The K is the same body as a J, so I guess you would call it a medium. The Porsche engine mooney was the first long body, and the TLS/Bravo, Ovation, Eagle, and Acclaim have all gone in that fuselage. The Acclaim has some mods to the wings as well. The long is stretched for more seat travel in front (or rear leg room if the person in front is using the rudder), and a larger baggage area (which becomes HUGE if you take out the rear seat backs), and more elbow room due to new side panels and insulation. You can use a kit to upgrade the J's and K's for similar width, but it is definitely not cheap.

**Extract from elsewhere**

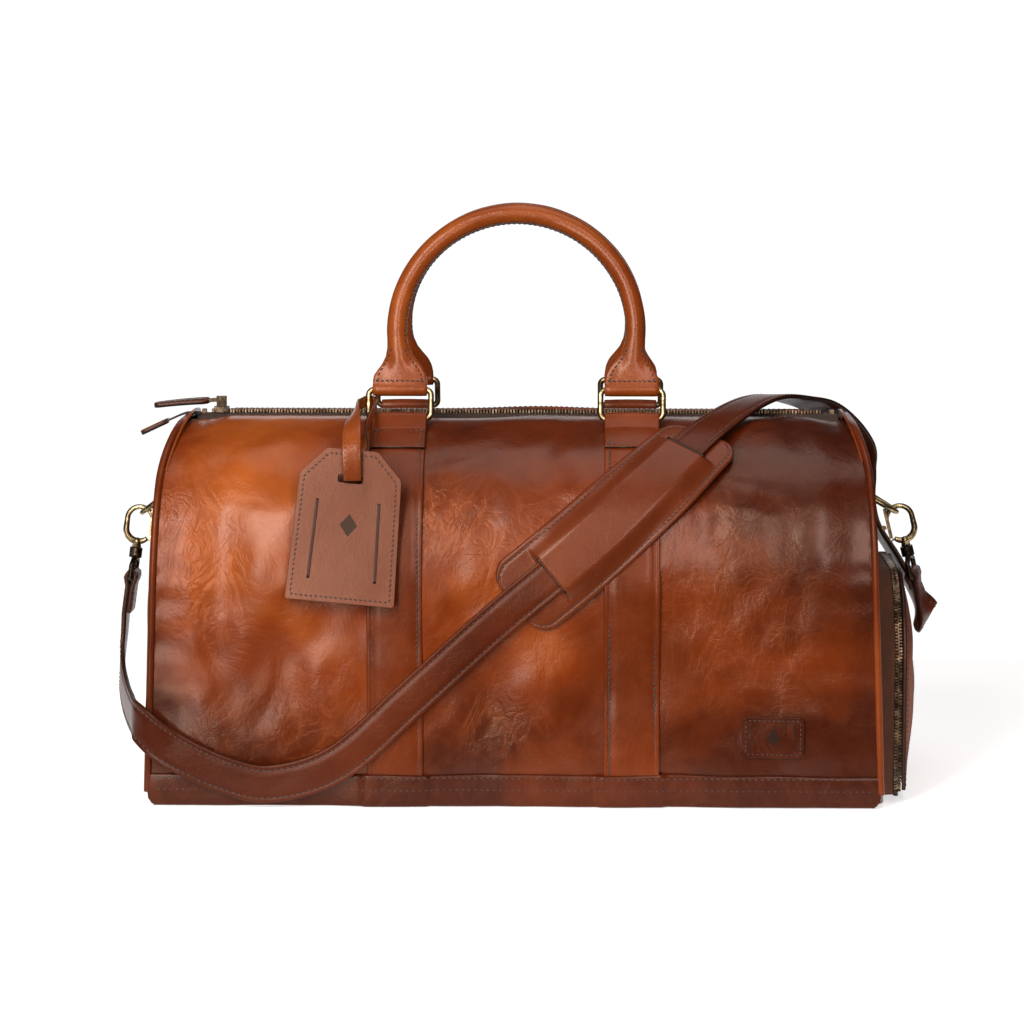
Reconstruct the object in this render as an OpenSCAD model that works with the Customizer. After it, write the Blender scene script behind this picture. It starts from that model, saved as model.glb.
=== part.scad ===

The real beauty of the Ovation and Acclaim is that the Continental 550 makes the larger plane a virtual free lunch to the J's and K's. The J's and K's are still great planes, but for most folks, the larger plane is more than worth the price increase. I get 170 knots at 12 NMPG in my Ovation without having to use oxygen. I can do a lot better on average by using oxygen when I can catch a good tailwind up high.